**Goal of the exercise:** Begin with the line that contains "if item.Shape.Volume >", end with the line that contains "bpy.context.scene.collection.objects.link(empty)", and extract exactly that stretch of lines.

**Records shown:**
━━━━━━

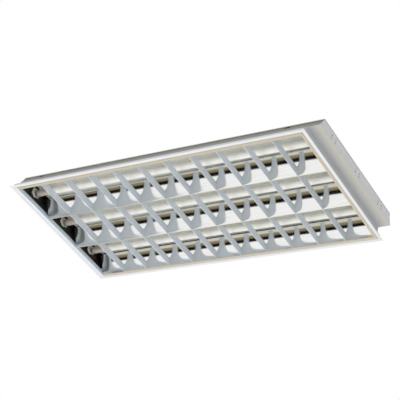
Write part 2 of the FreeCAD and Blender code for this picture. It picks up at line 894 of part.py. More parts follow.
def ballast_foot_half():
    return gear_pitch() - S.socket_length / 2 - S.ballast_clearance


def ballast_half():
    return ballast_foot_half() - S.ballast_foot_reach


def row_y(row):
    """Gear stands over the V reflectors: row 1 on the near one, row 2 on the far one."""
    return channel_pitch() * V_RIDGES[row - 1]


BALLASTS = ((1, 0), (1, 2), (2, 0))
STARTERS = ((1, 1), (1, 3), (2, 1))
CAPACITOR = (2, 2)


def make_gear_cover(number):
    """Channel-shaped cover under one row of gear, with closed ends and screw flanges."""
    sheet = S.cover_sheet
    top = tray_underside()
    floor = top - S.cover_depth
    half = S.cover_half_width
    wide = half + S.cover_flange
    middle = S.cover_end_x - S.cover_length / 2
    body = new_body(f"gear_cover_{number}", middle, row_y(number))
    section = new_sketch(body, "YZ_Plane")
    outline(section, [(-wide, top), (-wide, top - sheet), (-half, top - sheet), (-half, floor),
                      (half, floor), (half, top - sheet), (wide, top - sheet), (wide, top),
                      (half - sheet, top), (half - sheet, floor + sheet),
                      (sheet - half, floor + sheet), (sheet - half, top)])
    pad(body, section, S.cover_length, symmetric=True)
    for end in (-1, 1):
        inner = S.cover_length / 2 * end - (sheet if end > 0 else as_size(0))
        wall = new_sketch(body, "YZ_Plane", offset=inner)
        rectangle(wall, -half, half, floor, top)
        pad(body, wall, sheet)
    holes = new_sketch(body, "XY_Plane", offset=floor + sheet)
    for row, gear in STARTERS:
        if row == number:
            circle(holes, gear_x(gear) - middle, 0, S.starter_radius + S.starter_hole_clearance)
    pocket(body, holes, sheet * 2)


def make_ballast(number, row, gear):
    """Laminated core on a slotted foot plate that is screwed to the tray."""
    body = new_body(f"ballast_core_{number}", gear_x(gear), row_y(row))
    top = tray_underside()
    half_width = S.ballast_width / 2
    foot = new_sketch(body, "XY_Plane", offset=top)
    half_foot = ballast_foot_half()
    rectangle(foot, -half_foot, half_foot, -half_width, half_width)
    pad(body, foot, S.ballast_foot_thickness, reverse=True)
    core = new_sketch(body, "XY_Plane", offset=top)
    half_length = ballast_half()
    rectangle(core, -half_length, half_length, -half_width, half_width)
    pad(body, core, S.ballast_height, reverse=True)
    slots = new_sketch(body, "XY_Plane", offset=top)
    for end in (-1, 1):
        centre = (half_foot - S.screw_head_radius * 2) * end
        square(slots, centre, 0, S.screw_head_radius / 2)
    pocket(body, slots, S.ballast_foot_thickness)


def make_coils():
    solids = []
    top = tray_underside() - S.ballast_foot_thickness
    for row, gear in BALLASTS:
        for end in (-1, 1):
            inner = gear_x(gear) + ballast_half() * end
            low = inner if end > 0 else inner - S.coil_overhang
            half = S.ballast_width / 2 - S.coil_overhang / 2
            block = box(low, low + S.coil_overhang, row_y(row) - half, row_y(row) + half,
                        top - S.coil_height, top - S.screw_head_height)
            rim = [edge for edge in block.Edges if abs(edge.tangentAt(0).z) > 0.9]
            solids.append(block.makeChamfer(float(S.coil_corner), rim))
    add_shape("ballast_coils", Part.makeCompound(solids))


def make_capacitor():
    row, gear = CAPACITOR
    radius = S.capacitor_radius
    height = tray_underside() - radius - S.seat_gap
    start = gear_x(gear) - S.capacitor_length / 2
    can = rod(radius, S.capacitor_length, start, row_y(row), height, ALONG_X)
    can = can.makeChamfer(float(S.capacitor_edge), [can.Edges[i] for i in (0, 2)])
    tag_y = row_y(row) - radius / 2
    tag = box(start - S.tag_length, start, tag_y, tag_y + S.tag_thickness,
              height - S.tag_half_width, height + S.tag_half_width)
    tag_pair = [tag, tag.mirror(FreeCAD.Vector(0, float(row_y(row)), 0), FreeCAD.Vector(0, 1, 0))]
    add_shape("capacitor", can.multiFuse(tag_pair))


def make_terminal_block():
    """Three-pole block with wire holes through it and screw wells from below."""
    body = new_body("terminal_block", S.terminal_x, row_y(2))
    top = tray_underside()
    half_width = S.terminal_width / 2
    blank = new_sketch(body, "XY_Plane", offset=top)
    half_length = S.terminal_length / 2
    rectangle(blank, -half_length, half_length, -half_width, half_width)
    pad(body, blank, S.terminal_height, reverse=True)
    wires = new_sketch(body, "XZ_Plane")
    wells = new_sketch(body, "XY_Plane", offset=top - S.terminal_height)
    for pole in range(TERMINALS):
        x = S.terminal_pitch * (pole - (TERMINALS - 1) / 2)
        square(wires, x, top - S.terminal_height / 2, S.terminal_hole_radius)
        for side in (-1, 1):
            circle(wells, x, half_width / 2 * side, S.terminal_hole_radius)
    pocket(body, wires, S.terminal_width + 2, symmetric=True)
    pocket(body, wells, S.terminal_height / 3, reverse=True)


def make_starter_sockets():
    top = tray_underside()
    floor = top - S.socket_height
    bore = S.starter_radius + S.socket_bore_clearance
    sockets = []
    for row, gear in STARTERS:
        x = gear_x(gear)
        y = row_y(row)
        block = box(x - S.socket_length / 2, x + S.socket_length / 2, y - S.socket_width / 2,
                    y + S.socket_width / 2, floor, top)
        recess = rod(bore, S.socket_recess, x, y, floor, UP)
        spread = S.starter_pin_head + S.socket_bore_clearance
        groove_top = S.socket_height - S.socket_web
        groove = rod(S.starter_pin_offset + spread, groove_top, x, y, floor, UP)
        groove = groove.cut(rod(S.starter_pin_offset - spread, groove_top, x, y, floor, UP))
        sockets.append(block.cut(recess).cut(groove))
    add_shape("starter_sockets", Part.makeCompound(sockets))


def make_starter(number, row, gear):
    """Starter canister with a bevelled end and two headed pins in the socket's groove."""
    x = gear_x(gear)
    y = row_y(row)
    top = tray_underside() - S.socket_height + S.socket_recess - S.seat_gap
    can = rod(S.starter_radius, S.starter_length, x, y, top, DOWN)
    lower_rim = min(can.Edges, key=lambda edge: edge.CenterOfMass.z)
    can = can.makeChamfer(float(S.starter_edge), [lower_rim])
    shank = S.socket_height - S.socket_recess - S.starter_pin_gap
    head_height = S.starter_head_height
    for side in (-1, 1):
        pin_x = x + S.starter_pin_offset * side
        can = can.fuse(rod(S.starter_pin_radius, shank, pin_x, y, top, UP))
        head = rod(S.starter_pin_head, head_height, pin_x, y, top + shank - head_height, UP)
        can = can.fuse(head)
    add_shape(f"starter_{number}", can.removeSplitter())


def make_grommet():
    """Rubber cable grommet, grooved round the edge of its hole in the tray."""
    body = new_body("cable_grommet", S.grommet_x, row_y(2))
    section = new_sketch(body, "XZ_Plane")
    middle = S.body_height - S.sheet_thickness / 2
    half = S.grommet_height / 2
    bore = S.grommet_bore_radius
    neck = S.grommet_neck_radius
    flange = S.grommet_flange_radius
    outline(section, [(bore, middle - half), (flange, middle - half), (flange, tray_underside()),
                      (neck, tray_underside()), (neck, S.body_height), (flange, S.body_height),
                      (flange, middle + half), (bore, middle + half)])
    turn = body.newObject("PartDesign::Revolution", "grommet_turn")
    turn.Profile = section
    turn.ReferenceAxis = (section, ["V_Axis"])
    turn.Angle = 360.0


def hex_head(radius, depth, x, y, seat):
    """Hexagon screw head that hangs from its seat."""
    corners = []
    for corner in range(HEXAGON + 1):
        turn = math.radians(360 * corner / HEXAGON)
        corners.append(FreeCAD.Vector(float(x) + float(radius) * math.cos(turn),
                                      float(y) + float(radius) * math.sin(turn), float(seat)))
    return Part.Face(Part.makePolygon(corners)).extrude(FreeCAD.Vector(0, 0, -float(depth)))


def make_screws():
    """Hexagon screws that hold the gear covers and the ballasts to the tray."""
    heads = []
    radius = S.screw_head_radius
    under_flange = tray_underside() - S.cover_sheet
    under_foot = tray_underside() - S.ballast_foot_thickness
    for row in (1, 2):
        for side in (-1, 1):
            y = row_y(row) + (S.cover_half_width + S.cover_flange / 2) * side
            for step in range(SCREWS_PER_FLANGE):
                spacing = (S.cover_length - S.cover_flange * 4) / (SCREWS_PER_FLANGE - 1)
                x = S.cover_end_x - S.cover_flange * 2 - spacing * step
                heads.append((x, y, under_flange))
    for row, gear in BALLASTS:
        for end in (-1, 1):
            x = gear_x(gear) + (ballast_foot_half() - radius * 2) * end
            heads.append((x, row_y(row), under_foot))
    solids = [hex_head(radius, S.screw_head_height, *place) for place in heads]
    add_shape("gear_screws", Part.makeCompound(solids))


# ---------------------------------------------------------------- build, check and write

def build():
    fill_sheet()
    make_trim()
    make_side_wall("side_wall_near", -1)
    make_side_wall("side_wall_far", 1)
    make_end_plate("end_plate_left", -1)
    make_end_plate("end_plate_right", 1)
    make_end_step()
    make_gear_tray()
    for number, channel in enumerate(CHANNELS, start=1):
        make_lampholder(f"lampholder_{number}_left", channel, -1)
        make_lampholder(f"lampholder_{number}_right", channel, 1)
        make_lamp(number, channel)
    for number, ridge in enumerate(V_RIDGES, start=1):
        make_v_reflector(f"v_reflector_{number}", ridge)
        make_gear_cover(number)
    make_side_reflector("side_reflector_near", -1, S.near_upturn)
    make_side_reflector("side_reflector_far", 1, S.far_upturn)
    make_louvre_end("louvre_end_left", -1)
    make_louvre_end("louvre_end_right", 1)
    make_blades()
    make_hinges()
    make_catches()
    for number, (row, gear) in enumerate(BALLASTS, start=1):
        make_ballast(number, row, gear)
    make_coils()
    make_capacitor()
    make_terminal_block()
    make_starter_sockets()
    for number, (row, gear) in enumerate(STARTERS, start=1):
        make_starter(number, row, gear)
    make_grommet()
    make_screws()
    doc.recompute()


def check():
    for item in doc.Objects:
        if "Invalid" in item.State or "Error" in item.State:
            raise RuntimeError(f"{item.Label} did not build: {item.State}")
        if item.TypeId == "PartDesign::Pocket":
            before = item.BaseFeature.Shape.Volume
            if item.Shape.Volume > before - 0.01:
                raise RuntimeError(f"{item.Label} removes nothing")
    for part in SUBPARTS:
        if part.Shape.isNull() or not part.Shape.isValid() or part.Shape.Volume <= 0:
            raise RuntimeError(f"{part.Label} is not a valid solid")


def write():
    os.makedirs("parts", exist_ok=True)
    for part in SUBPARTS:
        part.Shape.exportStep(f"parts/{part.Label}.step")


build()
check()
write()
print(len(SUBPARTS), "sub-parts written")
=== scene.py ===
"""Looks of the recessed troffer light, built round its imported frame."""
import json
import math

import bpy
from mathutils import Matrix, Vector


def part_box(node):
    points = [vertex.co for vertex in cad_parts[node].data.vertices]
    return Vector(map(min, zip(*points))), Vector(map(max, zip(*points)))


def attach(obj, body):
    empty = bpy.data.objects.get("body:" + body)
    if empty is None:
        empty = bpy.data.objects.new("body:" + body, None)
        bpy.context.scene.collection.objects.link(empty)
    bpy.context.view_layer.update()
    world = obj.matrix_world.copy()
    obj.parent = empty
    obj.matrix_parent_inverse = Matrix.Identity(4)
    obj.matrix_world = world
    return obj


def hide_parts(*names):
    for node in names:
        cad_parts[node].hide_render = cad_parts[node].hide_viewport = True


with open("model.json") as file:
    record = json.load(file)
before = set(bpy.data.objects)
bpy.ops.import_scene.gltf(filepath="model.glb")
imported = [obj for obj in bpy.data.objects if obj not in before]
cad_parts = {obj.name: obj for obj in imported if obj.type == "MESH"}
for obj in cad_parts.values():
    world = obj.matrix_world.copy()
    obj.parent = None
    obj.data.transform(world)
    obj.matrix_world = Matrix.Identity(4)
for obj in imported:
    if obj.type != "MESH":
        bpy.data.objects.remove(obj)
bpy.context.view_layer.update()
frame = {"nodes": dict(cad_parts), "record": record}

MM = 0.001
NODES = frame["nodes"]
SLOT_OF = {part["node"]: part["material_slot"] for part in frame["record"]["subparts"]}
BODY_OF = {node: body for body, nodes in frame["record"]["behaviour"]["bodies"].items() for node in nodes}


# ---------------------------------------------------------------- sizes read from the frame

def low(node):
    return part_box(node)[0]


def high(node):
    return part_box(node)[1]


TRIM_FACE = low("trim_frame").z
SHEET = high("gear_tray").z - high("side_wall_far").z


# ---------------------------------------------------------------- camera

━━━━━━

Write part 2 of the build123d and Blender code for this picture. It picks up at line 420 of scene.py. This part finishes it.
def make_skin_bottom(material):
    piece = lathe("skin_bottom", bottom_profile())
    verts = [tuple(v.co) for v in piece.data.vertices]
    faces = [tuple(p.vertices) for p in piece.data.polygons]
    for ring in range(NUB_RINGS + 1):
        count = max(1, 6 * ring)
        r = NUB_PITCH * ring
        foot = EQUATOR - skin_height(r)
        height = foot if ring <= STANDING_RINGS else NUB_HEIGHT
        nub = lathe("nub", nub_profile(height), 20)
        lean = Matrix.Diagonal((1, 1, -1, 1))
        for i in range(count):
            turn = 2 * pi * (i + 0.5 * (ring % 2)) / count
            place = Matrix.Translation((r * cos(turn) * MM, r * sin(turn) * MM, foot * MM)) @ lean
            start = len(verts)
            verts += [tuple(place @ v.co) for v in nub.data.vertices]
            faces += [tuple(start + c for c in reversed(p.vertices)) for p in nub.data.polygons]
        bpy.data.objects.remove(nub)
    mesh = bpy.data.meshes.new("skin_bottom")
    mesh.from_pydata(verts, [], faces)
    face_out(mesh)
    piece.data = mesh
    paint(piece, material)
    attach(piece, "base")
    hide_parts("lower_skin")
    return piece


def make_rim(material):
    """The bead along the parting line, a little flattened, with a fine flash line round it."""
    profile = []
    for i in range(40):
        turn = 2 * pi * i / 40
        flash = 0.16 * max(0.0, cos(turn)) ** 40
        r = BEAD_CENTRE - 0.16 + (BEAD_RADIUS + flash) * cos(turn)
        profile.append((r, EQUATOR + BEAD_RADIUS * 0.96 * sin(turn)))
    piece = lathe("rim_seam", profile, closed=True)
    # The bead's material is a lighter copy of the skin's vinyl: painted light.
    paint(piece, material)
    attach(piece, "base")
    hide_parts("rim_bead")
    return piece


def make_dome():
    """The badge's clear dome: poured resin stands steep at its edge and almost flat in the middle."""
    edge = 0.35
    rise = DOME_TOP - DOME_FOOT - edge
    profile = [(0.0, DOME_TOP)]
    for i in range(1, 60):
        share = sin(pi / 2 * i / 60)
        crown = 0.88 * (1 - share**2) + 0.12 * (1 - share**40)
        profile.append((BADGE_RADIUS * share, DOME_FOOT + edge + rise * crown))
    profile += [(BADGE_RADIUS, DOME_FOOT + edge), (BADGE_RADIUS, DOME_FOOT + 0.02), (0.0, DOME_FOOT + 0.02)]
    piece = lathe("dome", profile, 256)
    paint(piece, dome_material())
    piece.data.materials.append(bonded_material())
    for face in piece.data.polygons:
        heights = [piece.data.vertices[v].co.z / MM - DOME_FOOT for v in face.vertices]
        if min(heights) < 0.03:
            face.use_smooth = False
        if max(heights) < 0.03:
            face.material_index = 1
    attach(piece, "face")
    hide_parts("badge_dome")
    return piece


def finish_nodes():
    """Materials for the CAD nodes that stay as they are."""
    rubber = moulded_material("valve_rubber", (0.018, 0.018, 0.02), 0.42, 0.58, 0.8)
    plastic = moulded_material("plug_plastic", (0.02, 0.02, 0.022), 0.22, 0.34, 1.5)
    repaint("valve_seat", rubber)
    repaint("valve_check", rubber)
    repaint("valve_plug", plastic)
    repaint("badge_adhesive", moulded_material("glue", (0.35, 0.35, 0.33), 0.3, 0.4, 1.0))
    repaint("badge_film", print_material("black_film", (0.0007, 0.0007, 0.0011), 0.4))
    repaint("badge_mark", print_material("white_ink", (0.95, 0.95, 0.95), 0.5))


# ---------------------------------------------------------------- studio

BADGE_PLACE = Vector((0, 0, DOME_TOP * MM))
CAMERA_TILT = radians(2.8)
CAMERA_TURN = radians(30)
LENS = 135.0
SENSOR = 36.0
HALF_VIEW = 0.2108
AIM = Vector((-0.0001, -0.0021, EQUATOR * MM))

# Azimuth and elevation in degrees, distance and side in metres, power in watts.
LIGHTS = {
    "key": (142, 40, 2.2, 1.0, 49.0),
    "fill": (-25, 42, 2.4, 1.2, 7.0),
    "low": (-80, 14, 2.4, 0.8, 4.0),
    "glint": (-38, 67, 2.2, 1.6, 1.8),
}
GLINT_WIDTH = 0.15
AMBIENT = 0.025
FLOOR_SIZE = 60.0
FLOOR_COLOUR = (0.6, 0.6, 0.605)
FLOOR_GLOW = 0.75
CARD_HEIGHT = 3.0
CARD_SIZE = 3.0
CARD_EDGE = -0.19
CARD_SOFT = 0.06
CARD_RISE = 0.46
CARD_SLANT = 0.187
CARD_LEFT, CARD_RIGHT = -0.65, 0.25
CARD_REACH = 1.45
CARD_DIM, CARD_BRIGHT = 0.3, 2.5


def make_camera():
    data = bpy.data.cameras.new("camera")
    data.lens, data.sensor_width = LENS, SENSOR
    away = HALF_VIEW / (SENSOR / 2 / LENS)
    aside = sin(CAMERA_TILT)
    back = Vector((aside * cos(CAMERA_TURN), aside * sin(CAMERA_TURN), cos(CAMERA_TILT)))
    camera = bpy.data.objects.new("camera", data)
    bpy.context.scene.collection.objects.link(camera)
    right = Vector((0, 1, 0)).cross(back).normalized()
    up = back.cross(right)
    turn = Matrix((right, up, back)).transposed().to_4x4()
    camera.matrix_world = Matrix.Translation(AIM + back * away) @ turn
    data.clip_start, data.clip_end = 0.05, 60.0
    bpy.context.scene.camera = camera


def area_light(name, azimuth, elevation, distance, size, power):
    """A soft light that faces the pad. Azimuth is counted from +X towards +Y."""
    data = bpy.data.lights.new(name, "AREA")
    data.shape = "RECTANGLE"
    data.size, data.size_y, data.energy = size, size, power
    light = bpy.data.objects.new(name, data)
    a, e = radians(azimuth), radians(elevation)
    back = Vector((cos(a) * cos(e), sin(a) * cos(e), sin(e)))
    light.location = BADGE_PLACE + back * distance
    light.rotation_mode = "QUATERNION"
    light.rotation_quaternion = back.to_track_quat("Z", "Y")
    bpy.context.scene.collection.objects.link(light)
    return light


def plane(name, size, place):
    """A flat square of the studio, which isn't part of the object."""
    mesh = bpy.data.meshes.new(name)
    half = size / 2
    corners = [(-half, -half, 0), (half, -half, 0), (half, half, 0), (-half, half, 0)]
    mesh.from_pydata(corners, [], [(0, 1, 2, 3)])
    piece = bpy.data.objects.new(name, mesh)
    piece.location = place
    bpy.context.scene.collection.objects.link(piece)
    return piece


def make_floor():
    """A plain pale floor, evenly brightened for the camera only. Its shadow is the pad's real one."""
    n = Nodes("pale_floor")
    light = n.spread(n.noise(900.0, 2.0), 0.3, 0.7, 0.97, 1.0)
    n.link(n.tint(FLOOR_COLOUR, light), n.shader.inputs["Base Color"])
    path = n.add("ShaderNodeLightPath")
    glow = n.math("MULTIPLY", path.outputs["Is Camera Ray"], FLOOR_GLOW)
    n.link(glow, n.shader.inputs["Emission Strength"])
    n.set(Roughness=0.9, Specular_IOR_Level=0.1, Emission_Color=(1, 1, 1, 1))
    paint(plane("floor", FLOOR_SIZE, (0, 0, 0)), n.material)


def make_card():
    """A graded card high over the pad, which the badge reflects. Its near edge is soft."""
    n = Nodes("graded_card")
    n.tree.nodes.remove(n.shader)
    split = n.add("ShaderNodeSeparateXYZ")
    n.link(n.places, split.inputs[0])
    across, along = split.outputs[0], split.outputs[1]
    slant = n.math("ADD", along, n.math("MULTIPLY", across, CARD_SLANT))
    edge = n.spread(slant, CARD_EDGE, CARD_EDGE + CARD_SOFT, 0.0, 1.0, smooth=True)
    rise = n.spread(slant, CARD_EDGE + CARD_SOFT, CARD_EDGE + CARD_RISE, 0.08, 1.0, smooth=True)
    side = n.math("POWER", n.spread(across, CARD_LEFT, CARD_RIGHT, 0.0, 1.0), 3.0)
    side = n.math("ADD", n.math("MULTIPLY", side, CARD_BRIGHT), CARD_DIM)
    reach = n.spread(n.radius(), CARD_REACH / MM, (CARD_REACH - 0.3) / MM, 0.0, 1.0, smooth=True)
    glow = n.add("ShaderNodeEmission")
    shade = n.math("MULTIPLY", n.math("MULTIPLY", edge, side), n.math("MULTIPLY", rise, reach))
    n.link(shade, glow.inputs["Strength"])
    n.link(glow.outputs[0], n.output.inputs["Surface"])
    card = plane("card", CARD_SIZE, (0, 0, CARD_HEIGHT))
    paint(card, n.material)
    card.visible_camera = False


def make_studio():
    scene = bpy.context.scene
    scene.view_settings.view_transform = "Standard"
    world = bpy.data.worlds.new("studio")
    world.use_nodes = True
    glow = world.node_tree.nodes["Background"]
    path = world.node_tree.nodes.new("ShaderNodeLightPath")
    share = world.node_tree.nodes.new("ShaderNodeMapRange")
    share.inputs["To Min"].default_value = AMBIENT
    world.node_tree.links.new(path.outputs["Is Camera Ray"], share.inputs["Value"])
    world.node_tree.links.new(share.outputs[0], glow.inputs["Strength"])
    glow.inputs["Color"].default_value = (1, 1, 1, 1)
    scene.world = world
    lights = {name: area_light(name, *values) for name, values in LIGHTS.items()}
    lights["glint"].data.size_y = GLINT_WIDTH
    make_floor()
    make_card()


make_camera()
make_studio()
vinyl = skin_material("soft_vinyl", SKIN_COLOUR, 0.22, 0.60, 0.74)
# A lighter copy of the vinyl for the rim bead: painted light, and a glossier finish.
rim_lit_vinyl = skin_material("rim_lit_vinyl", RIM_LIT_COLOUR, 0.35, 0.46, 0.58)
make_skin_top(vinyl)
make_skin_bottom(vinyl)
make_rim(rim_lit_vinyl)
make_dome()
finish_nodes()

━━━━━━

**Solution:**
            if item.Shape.Volume > before - 0.01:
                raise RuntimeError(f"{item.Label} removes nothing")
    for part in SUBPARTS:
        if part.Shape.isNull() or not part.Shape.isValid() or part.Shape.Volume <= 0:
            raise RuntimeError(f"{part.Label} is not a valid solid")


def write():
    os.makedirs("parts", exist_ok=True)
    for part in SUBPARTS:
        part.Shape.exportStep(f"parts/{part.Label}.step")


build()
check()
write()
print(len(SUBPARTS), "sub-parts written")
=== scene.py ===
"""Looks of the recessed troffer light, built round its imported frame."""
import json
import math

import bpy
from mathutils import Matrix, Vector


def part_box(node):
    points = [vertex.co for vertex in cad_parts[node].data.vertices]
    return Vector(map(min, zip(*points))), Vector(map(max, zip(*points)))


def attach(obj, body):
    empty = bpy.data.objects.get("body:" + body)
    if empty is None:
        empty = bpy.data.objects.new("body:" + body, None)
        bpy.context.scene.collection.objects.link(empty)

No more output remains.